Iran offers to answer nuclear questions
TEHRAN, Iran – Iran said Sunday it would work to settle disputes over its atomic program if its case went back to the U.N. nuclear watchdog agency – a stance far from Western demands that it suspend uranium enrichment.
Foreign Ministry spokesman Mohammad Ali Hosseini said Iran could agree to settle outstanding issues with the International Atomic Energy Agency, but only if the U.N. Security Council turned the country’s nuclear file over to the U.N. watchdog, the International Atomic Energy Agency, and dropped preparations to debate further sanctions.
The news comes days after an official in Spain said Iran had pledged to end years of stonewalling and provide answers about past suspicious nuclear activities to the IAEA.
If Iran were to follow through on that pledge, it could help the IAEA end years of efforts to establish whether Iran’s nuclear strivings were exclusively peaceful in nature – as Iran insists.

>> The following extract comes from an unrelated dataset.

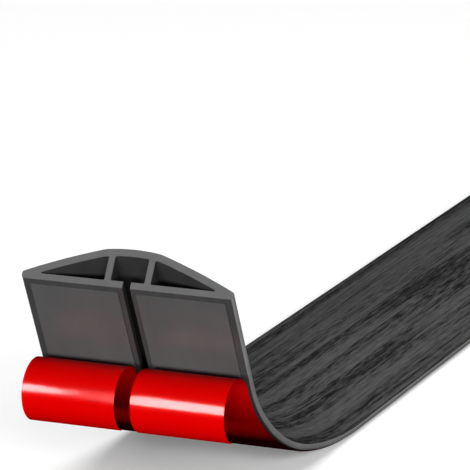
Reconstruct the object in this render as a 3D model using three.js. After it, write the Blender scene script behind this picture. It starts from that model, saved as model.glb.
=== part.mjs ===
// A floor cord cover: one length of soft PVC section with a flat base and a low, roof-shaped top.
// A slit along the base opens into a cable channel between two webs, with a closed chamber on each side.
// Two strips of adhesive tape run along the base under red release liners.
// The cover lies on the floor with one end curled up, where both liners are peeled back into rolls.
// Millimetres. X runs along the cover towards the far end, Y across it, and Z up from the floor.
import * as THREE from "three";

// The section of the cover
const stockLength = 1000;
const coverWidth = 76.6;
const coverHeight = 11.2;
const edgeHeight = 2;
const edgeRounding = 1;
const crownWidth = 20;
const crownRise = 0.6;
const flankRadius = 290;
const baseWall = 1.85;
const lipWall = 1.95;
const flankWall = 2.1;
const crownWall = 2.1;
const webWall = 2.3;
const channelWidth = 12.2;
const slitWidth = 2.8;

// The adhesive tapes and their liners
const tapeThickness = 0.4;
const tapeSlitMargin = 1.9;
const tapeSideMargin = 3;
const tapeEndMargin = 2;
const linerThickness = 0.2;
const linerSlitOverhang = 0.4;
const linerSideOverhang = 1.5;

// The curl of the raised end, from the floor upwards, on the underside of the cover
const footRadius = 173;
const footDegrees = 16.5;
const middleRadius = 93;
const middleDegrees = 27;
const neckRadius = 45;
const neckDegrees = 22.5;
const raisedLength = 37.4;

// On the inside of the curl the soft crown keeps part of its length, so it slides ahead of the base.
const crownSlip = 0.59;

// The peeled part of each liner, from the peel line up to the cover's end and the tab past it
const peeledLength = 37.2;
const linerTab = 3;
const peelNoseRadius = 4.4;
const peelNoseDegrees = 14;
const rollRadius = 10.8;

// The fineness of the facets
const bendFacetDegrees = 5;
const rollFacetDegrees = 12;
const arcDivisions = 4;

const rad = THREE.MathUtils.degToRad;

// An arc leg of a run. A positive turn lifts the run towards the cover's top, a negative one folds it away.
function arcLeg(radius, degrees, facetDegrees) {
  const turn = rad(degrees);
  return {
    length: radius * Math.abs(turn),
    turn,
    steps: Math.ceil(Math.abs(degrees) / facetDegrees),
  };
}

function straightLeg(length) {
  return { length, turn: 0, steps: 1 };
}

// The cover's run follows its underside from the far end along the floor and up the raised end.
const bendLegs = [
  arcLeg(footRadius, footDegrees, bendFacetDegrees),
  arcLeg(middleRadius, middleDegrees, bendFacetDegrees),
  arcLeg(neckRadius, neckDegrees, bendFacetDegrees),
];
const bendLength = bendLegs.reduce((sum, leg) => sum + leg.length, 0);
const floorLength = stockLength - bendLength - raisedLength;
const coverRun = [straightLeg(floorLength), ...bendLegs, straightLeg(raisedLength)];

// A liner follows the same run up to the peel line, turns sharply off the adhesive and rolls over.
const peelLine = stockLength - peeledLength;
const noseLeg = arcLeg(peelNoseRadius + tapeThickness, -peelNoseDegrees, rollFacetDegrees);
const rolledLength = peeledLength + linerTab - peelNoseRadius * rad(peelNoseDegrees);
const rollTurn = rolledLength / rollRadius;
const rollLeg = arcLeg(
  rollRadius + tapeThickness,
  -THREE.MathUtils.radToDeg(rollTurn),
  rollFacetDegrees,
);
const linerRun = [
  straightLeg(floorLength),
  ...bendLegs,
  straightLeg(raisedLength - peeledLength),
  noseLeg,
  rollLeg,
];
const linerRunLength = peelLine + noseLeg.length + rollLeg.length;

// The underside stands off the floor by the tape and the liner under it.
const undersideHeight = tapeThickness + linerThickness;

// The place and heading of a run at a distance from the far end
function stationAt(run, distance) {
  const station = { x: 0, z: undersideHeight, heading: 0 };
  let left = distance;
  for (const leg of run) {
    const travelled = Math.min(left, leg.length);
    const turn = (leg.turn * travelled) / leg.length;
    const chord = turn === 0 ? travelled : (travelled * Math.sin(turn / 2)) / (turn / 2);
    const direction = station.heading + turn / 2;
    station.x -= chord * Math.cos(direction);
    station.z += chord * Math.sin(direction);
    station.heading += turn;
    left -= travelled;
    if (left <= 0) break;
  }
  return station;
}

// The stations of a piece that lies along a run between two distances from the far end
function stationsBetween(run, from, to) {
  const distances = [from];
  let legStart = 0;
  for (const leg of run) {
    for (let step = 0; step <= leg.steps; step++) {
      const distance = legStart + (leg.length * step) / leg.steps;
      const last = distances[distances.length - 1];
      if (distance > last + 1e-6 && distance < to - 1e-6) distances.push(distance);
    }
    legStart += leg.length;
  }
  distances.push(to);
  return distances.map((distance) => stationAt(run, distance));
}

// A closed solid of a flat section carried along stations. The section's x goes across the cover, its y up from it.
function sweep(section, stations) {
  const steps = stations.length - 1;
  const geometry = new THREE.ExtrudeGeometry(section, {
    depth: steps,
    steps,
    bevelEnabled: false,
    curveSegments: arcDivisions,
  });
  const position = geometry.getAttribute("position");
  for (let i = 0; i < position.count; i++) {
    const { x, z, heading } = stations[Math.round(position.getZ(i))];
    const across = position.getX(i);
    const height = position.getY(i);
    const slide = crownSlip * Math.max(height, 0) * heading;
    position.setXYZ(
      i,
      x + height * Math.sin(heading) - slide * Math.cos(heading),
      -across,
      z + height * Math.cos(heading) + slide * Math.sin(heading),
    );
  }
  geometry.computeVertexNormals();
  return geometry;
}

// The centre of the circle of a radius through two points, on the side below the chord that runs leftwards
function centreBelow(right, left, radius) {
  const middle = right.clone().add(left).multiplyScalar(0.5);
  const chord = left.clone().sub(right);
  const drop = Math.sqrt(radius ** 2 - chord.lengthSq() / 4);
  const downwards = new THREE.Vector2(-chord.y, chord.x).normalize();
  return middle.addScaledVector(downwards, drop);
}

const angleFrom = (centre, point) => Math.atan2(point.y - centre.y, point.x - centre.x);

// The points and arc centres that the outline and the hollows share
const halfWidth = coverWidth / 2;
const halfCrown = crownWidth / 2;
const tapeInner = slitWidth / 2 + tapeSlitMargin;
const tapeOuter = halfWidth - tapeSideMargin;
const edgeTop = new THREE.Vector2(halfWidth, edgeHeight);
const crownCorner = new THREE.Vector2(halfCrown, coverHeight - crownRise);
const flankCentre = centreBelow(edgeTop, crownCorner, flankRadius);
const crownRadius = (halfCrown ** 2 + crownRise ** 2) / (2 * crownRise);
const crownCentre = new THREE.Vector2(0, coverHeight - crownRadius);

const mirrored = (point) => new THREE.Vector2(-point.x, point.y);

// The height of a circle's upper side above the base at a place across the cover
const circleTop = (centre, radius, across) => centre.y + Math.sqrt(radius ** 2 - (across - centre.x) ** 2);

// The outline of the cover, with the slit and the cable channel open to the base
function coverOutline() {
  const halfSlit = slitWidth / 2;
  const halfChannel = channelWidth / 2;
  const channelRoofRadius = crownRadius - crownWall;
  const channelCorner = new THREE.Vector2(
    halfChannel,
    circleTop(crownCentre, channelRoofRadius, halfChannel),
  );
  const cornerAcross = halfWidth - edgeRounding;
  const flankStart = angleFrom(flankCentre, edgeTop);
  const flankEnd = angleFrom(flankCentre, crownCorner);
  const crownStart = angleFrom(crownCentre, crownCorner);
  const roofStart = angleFrom(crownCentre, channelCorner);
  const outline = new THREE.Shape();
  outline.moveTo(halfSlit, 0);
  outline.lineTo(cornerAcross, 0);
  outline.absarc(cornerAcross, edgeRounding, edgeRounding, -Math.PI / 2, 0, false);
  outline.absarc(flankCentre.x, flankCentre.y, flankRadius, flankStart, flankEnd, false);
  outline.absarc(crownCentre.x, crownCentre.y, crownRadius, crownStart, Math.PI - crownStart, false);
  const otherFlank = mirrored(flankCentre);
  outline.absarc(
    otherFlank.x,
    otherFlank.y,
    flankRadius,
    Math.PI - flankEnd,
    Math.PI - flankStart,
    false,
  );
  outline.absarc(-cornerAcross, edgeRounding, edgeRounding, Math.PI, 1.5 * Math.PI, false);
  outline.lineTo(-halfSlit, 0);
  outline.lineTo(-halfSlit, lipWall);
  outline.lineTo(-halfChannel, lipWall);
  outline.absarc(
    crownCentre.x,
    crownCentre.y,
    channelRoofRadius,
    Math.PI - roofStart,
    roofStart,
    true,
  );
  outline.lineTo(halfChannel, lipWall);
  outline.lineTo(halfSlit, lipWall);
  return outline;
}

// The closed chamber between a web and the flank, on the side given by 1 or -1
function chamberHollow(side) {
  const webFace = channelWidth / 2 + webWall;
  const roofRadius = flankRadius - flankWall;
  const tipReach = Math.sqrt(roofRadius ** 2 - (baseWall - flankCentre.y) ** 2);
  const tip = new THREE.Vector2(flankCentre.x + tipReach, baseWall);
  const webTop = new THREE.Vector2(webFace, circleTop(flankCentre, roofRadius, webFace));
  const crownUnderside = circleTop(crownCentre, crownRadius - crownWall, webFace);
  webTop.y = Math.min(webTop.y, crownUnderside);
  const roofEnd = new THREE.Vector2(
    halfCrown,
    Math.min(
      circleTop(flankCentre, roofRadius, halfCrown),
      circleTop(crownCentre, crownRadius - crownWall, halfCrown),
    ),
  );
  const hollow = new THREE.Path();
  hollow.moveTo(side * webFace, baseWall);
  hollow.lineTo(side * tip.x, baseWall);
  const roofPoints = 4;
  for (let i = 1; i < roofPoints; i++) {
    const across = THREE.MathUtils.lerp(tip.x, roofEnd.x, i / roofPoints);
    hollow.lineTo(side * across, circleTop(flankCentre, roofRadius, across));
  }
  hollow.lineTo(side * roofEnd.x, roofEnd.y);
  hollow.lineTo(side * webTop.x, webTop.y);
  hollow.closePath();
  return hollow;
}

function rectangle(left, right, bottom, top) {
  const outline = new THREE.Shape();
  outline.moveTo(left, bottom);
  outline.lineTo(right, bottom);
  outline.lineTo(right, top);
  outline.lineTo(left, top);
  outline.closePath();
  return outline;
}

// The sections of one side's tape and liner. Both lie under the base, the liner under the tape.
function tapeSection(side) {
  const inner = side * tapeInner;
  const outer = side * tapeOuter;
  return rectangle(Math.min(inner, outer), Math.max(inner, outer), -tapeThickness, 0);
}

function linerSection(side) {
  const inner = side * (tapeInner - linerSlitOverhang);
  const outer = side * (tapeOuter + linerSideOverhang);
  const top = -tapeThickness;
  return rectangle(Math.min(inner, outer), Math.max(inner, outer), top - linerThickness, top);
}

const softPvc = new THREE.MeshStandardMaterial({ color: 0x3c3c3d, roughness: 0.6, metalness: 0 });
const acrylicFoam = new THREE.MeshStandardMaterial({ color: 0x4d4f4f, roughness: 0.35, metalness: 0 });
const redFilm = new THREE.MeshStandardMaterial({ color: 0xd80008, roughness: 0.2, metalness: 0 });

function namedMesh(name, geometry, material) {
  const mesh = new THREE.Mesh(geometry, material);
  mesh.name = name;
  return mesh;
}

function makeCover() {
  const section = coverOutline();
  section.holes.push(chamberHollow(-1), chamberHollow(1));
  return namedMesh("cover_extrusion", sweep(section, stationsBetween(coverRun, 0, stockLength)), softPvc);
}

function makeTape(label, side) {
  const stations = stationsBetween(coverRun, tapeEndMargin, stockLength - tapeEndMargin);
  return namedMesh(`adhesive_tape_${label}`, sweep(tapeSection(side), stations), acrylicFoam);
}

function makeLiner(label, side) {
  const stations = stationsBetween(linerRun, 0, linerRunLength);
  return namedMesh(`release_liner_${label}`, sweep(linerSection(side), stations), redFilm);
}

const cordCover = new THREE.Group();
cordCover.add(makeCover());
for (const [label, side] of [
  ["left", -1],
  ["right", 1],
]) {
  cordCover.add(makeTape(label, side), makeLiner(label, side));
}

// The origin is on the floor, under the middle of the cover's length.
const extent = new THREE.Box3().setFromObject(cordCover);
cordCover.position.x = -(extent.min.x + extent.max.x) / 2;

export default cordCover;
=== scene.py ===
"""Looks of a floor cord cover: a soft extruded strip with tapes and red release liners, one end curled up."""

import logging
import math
from dataclasses import dataclass, field
from enum import Enum
from typing import Callable, Iterable, Sequence

import bmesh
import bpy
from mathutils import Matrix, Quaternion, Vector
from mathutils.geometry import tessellate_polygon


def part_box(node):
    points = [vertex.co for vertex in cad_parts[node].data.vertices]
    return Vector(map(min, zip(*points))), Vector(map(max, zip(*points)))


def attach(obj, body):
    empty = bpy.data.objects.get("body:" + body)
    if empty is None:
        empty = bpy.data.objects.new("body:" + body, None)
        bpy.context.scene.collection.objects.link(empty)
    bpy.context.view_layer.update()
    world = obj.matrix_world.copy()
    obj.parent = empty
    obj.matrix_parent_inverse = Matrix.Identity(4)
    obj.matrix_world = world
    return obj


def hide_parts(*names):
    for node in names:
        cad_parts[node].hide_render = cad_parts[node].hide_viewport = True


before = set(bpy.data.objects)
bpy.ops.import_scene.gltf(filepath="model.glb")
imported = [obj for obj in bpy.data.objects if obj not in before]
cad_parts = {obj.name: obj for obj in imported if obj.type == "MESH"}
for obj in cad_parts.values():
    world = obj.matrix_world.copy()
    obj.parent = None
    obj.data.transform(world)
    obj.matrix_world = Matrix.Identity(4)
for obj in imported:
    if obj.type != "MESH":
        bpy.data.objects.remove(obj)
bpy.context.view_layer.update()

log = logging.getLogger("cord_cover")

Colour = tuple[float, float, float]
Point = tuple[float, float]

MM = 0.001
# Stations nearer to each other than this are one.
STATION_GAP = 0.02 * MM
# Two sides whose normals add up to less than this fold straight back.
FOLDED_BACK = 1e-9
# At a sharp corner a bevel reaches at most its depth divided by this.
LEAST_MITRE = 0.5
FLAT_PLACE = "flat_place"


class Zone(Enum):
    """The parts of a section's skin that look different from each other."""

    SKIN = 0
    EDGE = 1
    BASE = 2
    HOLLOW = 3
    CUT = 4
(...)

But Hosseini’s comments and the offer, which Iran’s top nuclear negotiator Ali Larijani made to the EU’s foreign policy chief, Javier Solana, during talks in Madrid last week, fell short of the Security Council’s demands that Iran freeze uranium enrichment.
The Security Council first imposed sanctions on Iran in December and modestly increased them in March over Iran’s refusal to suspend enrichment. The council is now preparing to debate more punitive measures.
Iran’s ultimate stated goal is running 54,000 centrifuges to churn out enriched uranium for what it says is power generation. But the U.S. and Israel accuse Iran of seeking to use the technology to develop nuclear weapons.